● Aim of the task
Return each entry exactly, with none missing.

● Data records
----------
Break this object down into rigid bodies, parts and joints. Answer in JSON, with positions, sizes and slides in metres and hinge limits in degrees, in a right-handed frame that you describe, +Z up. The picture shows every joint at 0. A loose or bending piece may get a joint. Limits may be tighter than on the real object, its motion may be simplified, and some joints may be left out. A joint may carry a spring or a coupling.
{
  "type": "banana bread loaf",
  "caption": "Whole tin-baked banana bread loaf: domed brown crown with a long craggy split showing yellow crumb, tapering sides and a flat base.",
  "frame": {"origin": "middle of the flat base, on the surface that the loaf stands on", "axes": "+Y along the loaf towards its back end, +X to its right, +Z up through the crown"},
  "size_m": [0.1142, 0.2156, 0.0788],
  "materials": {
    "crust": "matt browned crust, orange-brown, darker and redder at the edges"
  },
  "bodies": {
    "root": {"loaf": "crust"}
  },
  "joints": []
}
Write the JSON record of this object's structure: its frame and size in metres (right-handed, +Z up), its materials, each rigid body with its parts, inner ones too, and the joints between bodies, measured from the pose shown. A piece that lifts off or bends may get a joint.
----------
● Output
Break this object down into rigid bodies, parts and joints. Answer in JSON, with positions, sizes and slides in metres and hinge limits in degrees, in a right-handed frame that you describe, +Z up. The picture shows every joint at 0. A loose or bending piece may get a joint. Limits may be tighter than on the real object, its motion may be simplified, and some joints may be left out. A joint may carry a spring or a coupling.
{
  "type": "banana bread loaf",
  "caption": "Whole tin-baked banana bread loaf: domed brown crown with a long craggy split showing yellow crumb, tapering sides and a flat base.",
  "frame": {"origin": "middle of the flat base, on the surface that the loaf stands on", "axes": "+Y along the loaf towards its back end, +X to its right, +Z up through the crown"},
  "size_m": [0.1142, 0.2156, 0.0788],
  "materials": {
    "crust": "matt browned crust, orange-brown, darker and redder at the edges"
  },
  "bodies": {
    "root": {"loaf": "crust"}
  },
  "joints": []
}
Write the JSON record of this object's structure: its frame and size in metres (right-handed, +Z up), its materials, each rigid body with its parts, inner ones too, and the joints between bodies, measured from the pose shown. A piece that lifts off or bends may get a joint.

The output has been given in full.